◆ **Objective**
Return only this: the line with "Keep writing the build123d" and all the lines that follow it below, through the final one, exactly as they are.

◆ **Data**

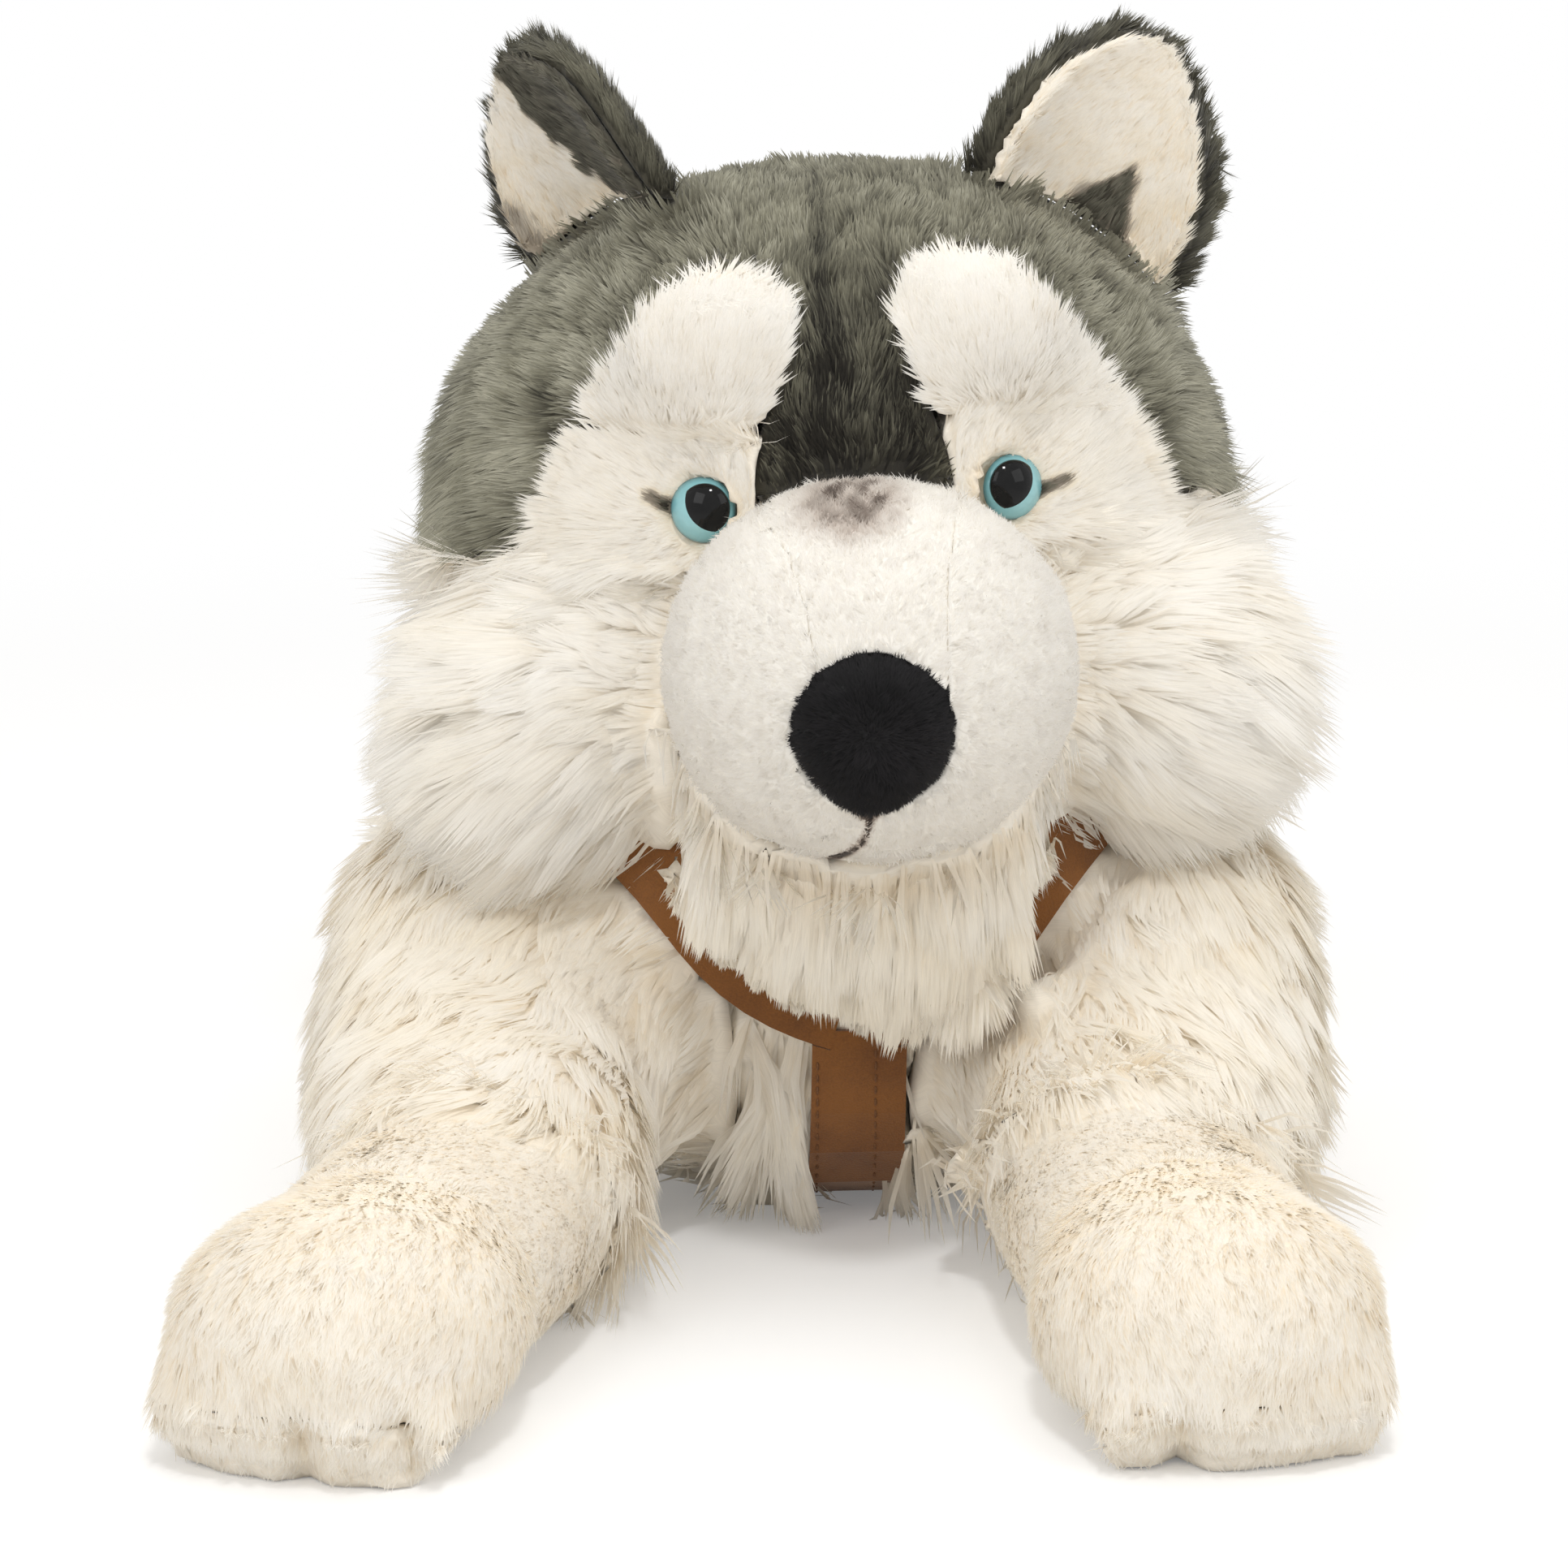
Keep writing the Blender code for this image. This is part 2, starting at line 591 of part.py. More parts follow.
def strap_band(name, points, tree, closed, low, high, margin=0.0):
    """Band along points laid on a skin, from a low to a high offset of it, wider by a margin on both edges."""
    count = len(points)
    laid = [tree.find_nearest(point) for point in points]
    middle = softened([near for near, _, _, _ in laid], closed)
    normals = softened([normal for _, normal, _, _ in laid], closed)
    tangents = []
    for index in range(count):
        before = middle[(index - 1) % count if closed else max(index - 1, 0)]
        after = middle[(index + 1) % count if closed else min(index + 1, count - 1)]
        tangents.append((after - before).normalized())
    edges = []
    for side in (-1, 1):
        edge = []
        for place, tangent, normal in zip(middle, tangents, normals):
            across = tangent.cross(normal).normalized()
            edge.append(tree.find_nearest(place + across * (side * STRAP_WIDTH / 2))[0])
        edges.append(softened(edge, closed))
    bm = bmesh.new()
    loops = []
    for left, right, tangent in zip(edges[0], edges[1], tangents):
        across = (right - left).normalized()
        up = across.cross(tangent).normalized()
        near, far = left - across * margin, right + across * margin
        loops.append(ring_loop(bm, [near + up * low, far + up * low, far + up * high, near + up * high]))
    pairs = list(zip(loops, loops[1:]))
    if closed:
        pairs.append((loops[-1], loops[0]))
    for near, far in pairs:
        bmesh.ops.bridge_loops(bm, edges=near + far)
    if not closed:
        bmesh.ops.holes_fill(bm, edges=loops[0] + loops[-1], sides=0)
    bmesh.ops.recalc_face_normals(bm, faces=bm.faces)
    return form(name, bm)


def girth_points(tree):
    """Points round the torso behind the forelegs."""
    centre = Vector((0.0, GIRTH_PLACE, GIRTH_HEIGHT))
    points = []
    for step in range(STRAP_STEPS * 2):
        angle = math.tau * step / (STRAP_STEPS * 2)
        toward = Vector((math.cos(angle), 0.0, math.sin(angle)))
        point, _, _, _ = tree.ray_cast(centre + toward * GIRTH_REACH, -toward)
        points.append(point)
    return points


def bib_form():
    """Bulging tongue of locks with a jagged hem."""
    hem = []
    for point in range(BIB_LOCKS * 2 + 1):
        angle = math.pi * point / (BIB_LOCKS * 2)
        notch = BIB_LOCK_DROP if point % 2 == 0 else 0.0
        across = math.copysign(abs(math.cos(angle)) ** BIB_SQUARENESS, -math.cos(angle))
        aside = BIB_CENTRE.x + (BIB_RADII.x - notch) * across
        hem.append((aside, BIB_CENTRE.z - (BIB_RADII.z - notch) * math.sin(angle)))
    top = BIB_CENTRE.z + BIB_RADII.z
    outline = hem + [(hem[-1][0], top), (hem[0][0], top)]
    body = fused([ball("bib", BIB_CENTRE, BIB_RADII * BIB_FULLNESS)], BODY_FACET, 2, BIB_SHARE)
    return combine(body, prism("bib_outline", outline, "Y", -BIB_SPACE, BIB_SPACE), "INTERSECT")


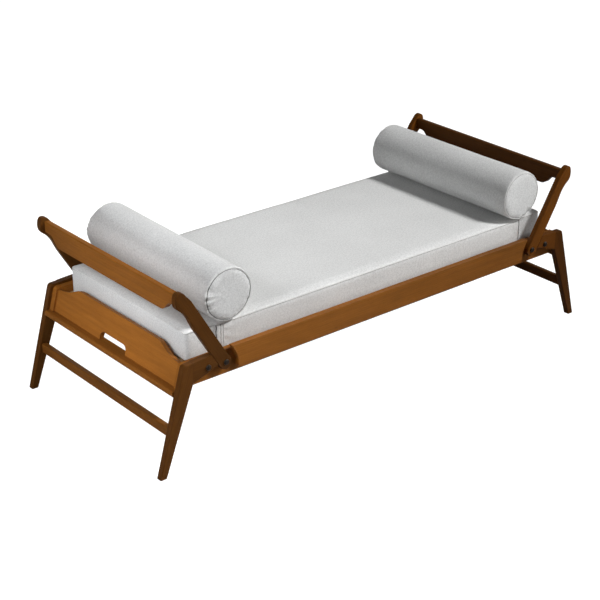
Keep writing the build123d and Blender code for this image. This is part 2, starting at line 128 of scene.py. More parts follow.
# ---------------------------------------------------------------- node helpers
class Nodes:
    def __init__(self, name):
        self.material = bpy.data.materials.new(name)
        self.material.use_nodes = True
        self.tree = self.material.node_tree
        self.tree.nodes.clear()
        self.out = self.tree.nodes.new("ShaderNodeOutputMaterial")
        self.shader = self.tree.nodes.new("ShaderNodeBsdfPrincipled")
        self.tree.links.new(self.shader.outputs[0], self.out.inputs[0])

    def add(self, kind, **props):
        node = self.tree.nodes.new(kind)
        for key, value in props.items():
            setattr(node, key, value)
        return node

    def put(self, socket, value):
        if isinstance(value, bpy.types.NodeSocket):
            self.tree.links.new(value, socket)
        elif value is not None:
            socket.default_value = value

    def math(self, operation, a, b=None):
        node = self.add("ShaderNodeMath", operation=operation)
        self.put(node.inputs[0], a)
        self.put(node.inputs[1], b)
        return node.outputs[0]

    def dot(self, a, b):
        node = self.add("ShaderNodeVectorMath", operation="DOT_PRODUCT")
        self.put(node.inputs[0], a)
        self.put(node.inputs[1], b)
        return node.outputs["Value"]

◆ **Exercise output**
Keep writing the build123d and Blender code for this image. This is part 2, starting at line 128 of scene.py. More parts follow.
# ---------------------------------------------------------------- node helpers
class Nodes:
    def __init__(self, name):
        self.material = bpy.data.materials.new(name)
        self.material.use_nodes = True
        self.tree = self.material.node_tree
        self.tree.nodes.clear()
        self.out = self.tree.nodes.new("ShaderNodeOutputMaterial")
        self.shader = self.tree.nodes.new("ShaderNodeBsdfPrincipled")
        self.tree.links.new(self.shader.outputs[0], self.out.inputs[0])

    def add(self, kind, **props):
        node = self.tree.nodes.new(kind)
        for key, value in props.items():
            setattr(node, key, value)
        return node

    def put(self, socket, value):
        if isinstance(value, bpy.types.NodeSocket):
            self.tree.links.new(value, socket)
        elif value is not None:
            socket.default_value = value

    def math(self, operation, a, b=None):
        node = self.add("ShaderNodeMath", operation=operation)
        self.put(node.inputs[0], a)
        self.put(node.inputs[1], b)
        return node.outputs[0]

    def dot(self, a, b):
        node = self.add("ShaderNodeVectorMath", operation="DOT_PRODUCT")
        self.put(node.inputs[0], a)
        self.put(node.inputs[1], b)
        return node.outputs["Value"]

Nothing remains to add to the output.